Machine Learning-based Real-time Visual Comfort Monitoring on Indoor Lighting in CCRCs
A report from the 2014 U.S. Census Bureau indicates that at that time, there were approximately 4,800 continuing care retirement communities (CCRCs) with over 640,000 residents in the U.S. Many studies have reported that poor indoor lighting quality is related to increases in eyestrain, headache, fatigue, anxiety, depression, etc. Because up to 90% of a typical senior’s time is spent indoors in a retirement community, monitoring residents’ actual lighting quality are of special importance to senior healthcare. Our survey on regional CCRC healthcare teams in Ohio, Kentucky, and Indiana revealed that 47 of total 52 CCRCs perform periodical on-site visits on indoor lighting conditions using surveys, interviews, and certain photometric measurements.

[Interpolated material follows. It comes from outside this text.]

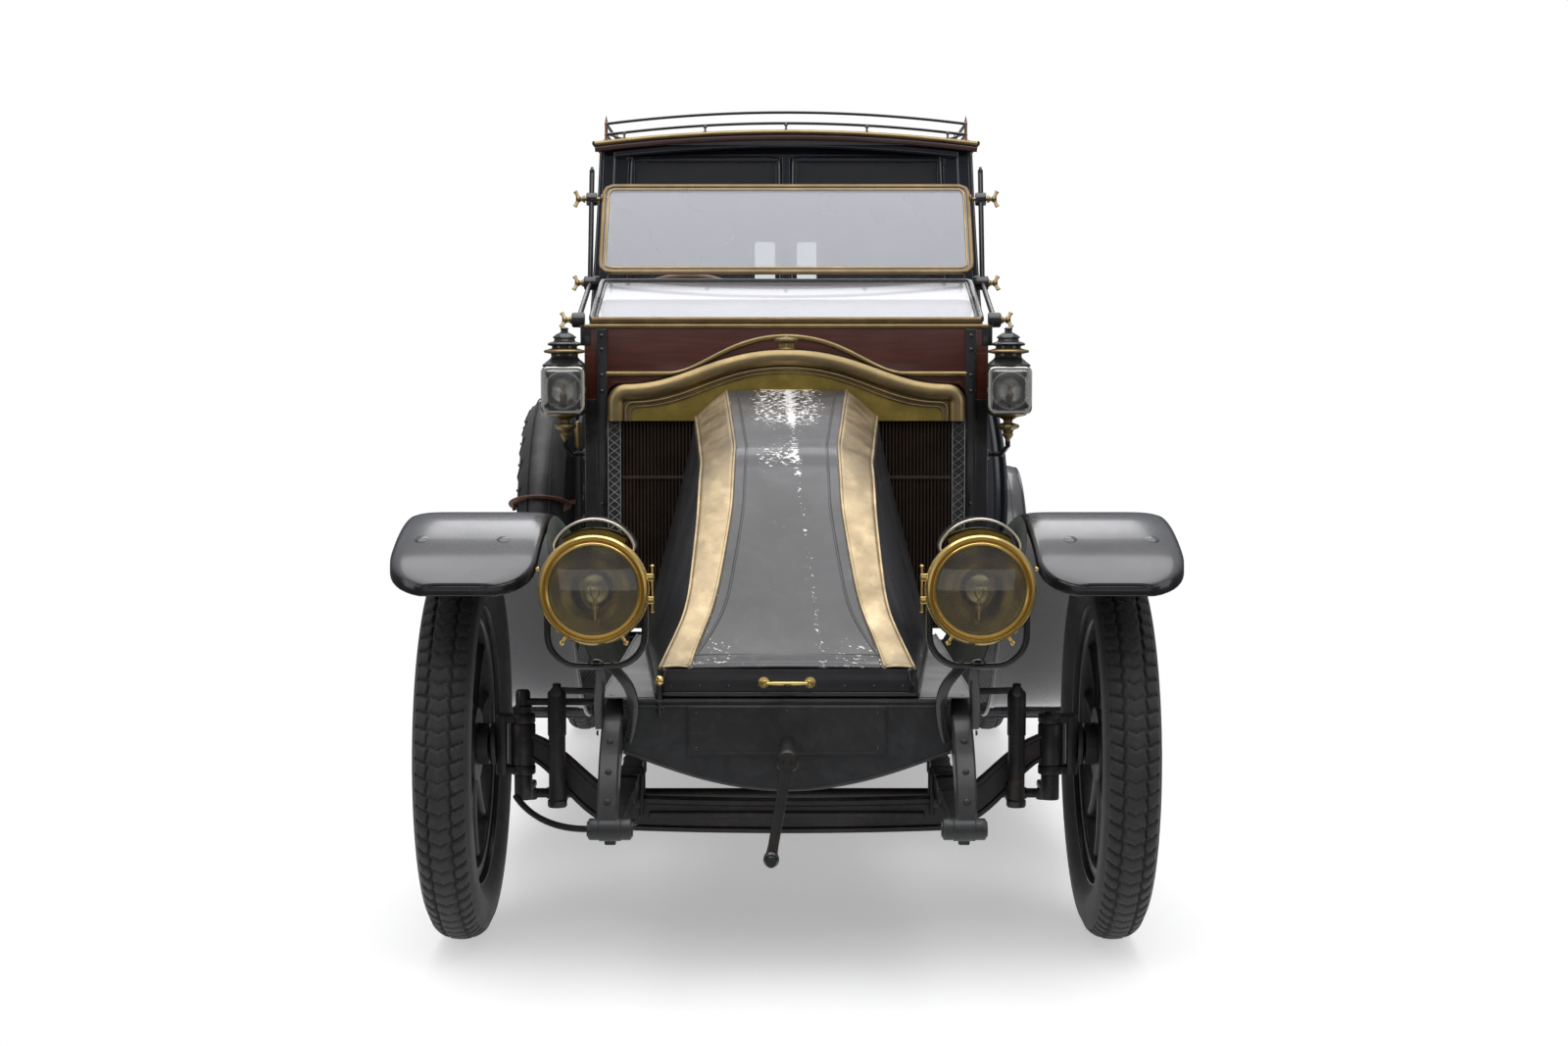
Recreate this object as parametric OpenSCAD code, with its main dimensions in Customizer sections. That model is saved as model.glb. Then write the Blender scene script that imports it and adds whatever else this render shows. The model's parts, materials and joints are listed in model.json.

However, these methods are normally non-real-time, non-continuous, bulky, costly, and passive. Comparatively, the development of real-time visual comfort and lighting quality monitoring is so far behind the development of other indoor environmental quality (i.e. air quality, temperature, noise) monitoring that has been real-time, interactive, and widely used in healthcare facilities for long time. The key hurdle to develop such technology design for indoor lighting is the complexity of visual comfort measurements and the variety of user lighting needs of different activities. Traditionally, the use of physical prototypes, scale models, advanced computational simulation, as well as in-situ photometric measurements has been a source of valuable, real-world information about lighting quality and visual comfort. However, such an approach relying on high-level computation, complex measurements, and/or camera-based HDR images cannot be used for the real-time monitoring objective. This work explores an alternative approach that uses machine learning algorithms and physical-based photometric measurements by wearable sensors to achieve approximation of visual comfort indicators, which will meet the aforementioned needs.
The grant furthered Julian Wang’s academic research, on-campus teaching, and outreach activities in lighting along with the purchase of materials and supplies needed to set up new pilot lighting projects in his courses.